I must have gone to the Strand at least once a week for an entire year, not always with the intention of buying something. Accounting for my hours-at-a-time absence, I referred to it as being “lost-in-Strand time”. (I like to think that Linklater and his time-travellers might approve of such a concept.) But then I recalled—belatedly and after repeated viewings of Before Sunset—that Celine had once lived at 11th & Broadway, one block down from The Strand. (She gives Jesse this information in the back of a car, in one of the series’ most heart-breaking moments.) Surely it was within the realm of possibilities—within fiction’s remit—that they’d come close to meeting each other here on previous occasions. (Jesse looks like a Strand kind-of-guy.) Or perhaps they’d even picked up the same book, seconds apart? Or is that crazy? Is that just me, running away with the possibilities of “what if”? But one has only to look at some of the great writing the films have inspired to see I’m not alone in imagining a life (or several lives) for Celine and Jesse away from the screen. After seeing Before Sunrise, film critic Robin Wood wrote that “…the longing for permanence is so powerful that one would love to see a sequel (Celine and Jesse Go Boating perhaps) in which they did keep the appointment, returned together to…France? America?…and tried to work out ways in which ‘commitment’ is still feasible.” Wood died in 2009, though his questions and insights are remarkably prescient: 18 years later, it looks as though they’re still trying to work it all out. Which is to say: is commitment ever feasible?

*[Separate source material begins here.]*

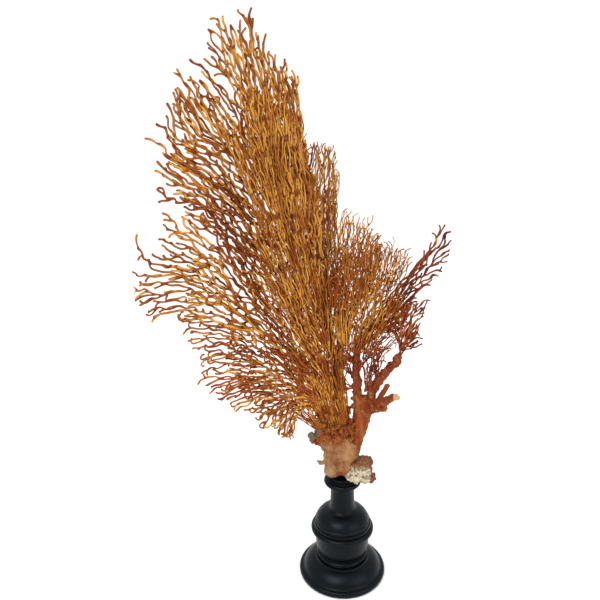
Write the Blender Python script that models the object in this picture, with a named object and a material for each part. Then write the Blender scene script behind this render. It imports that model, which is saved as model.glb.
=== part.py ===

So perhaps you can see why this most casual of trilogies might exert a grip on its original audience. And why, from time to time, we like to check in on Celine and Jesse, with the corollary being: we’re checking in on ourselves. These films walk beside us, so to speak, echoing our concerns, while enacting and enjoying a flaneur’s privileges: walking, talking, dreaming—or “just bullshitting”. Is it any wonder that, if you are a certain age and of a similar disposition, Linklater’s films occupy so much head space? Or to put it another way: walking life as Waking Life.
In May 2008, as my year in New York was coming to its visa-imposed end—as London and “real-time” beckoned (and Celine hates “real-time”, though Before Sunset revels in it)—I stepped out of yet another bookshop, this time in Chelsea: 192 Books. As I walked up 10th Avenue I recognised a man in his late thirties; he was with his son. It was Ethan Hawke, or Jesse if you are given to speculating about fictional characters. He looked well, which made me think that Celine was back in his life. At that point, I had no idea if another film was in the works; there were only rumours of a reunion. But here we are in 2013 and I’m not sure what to expect.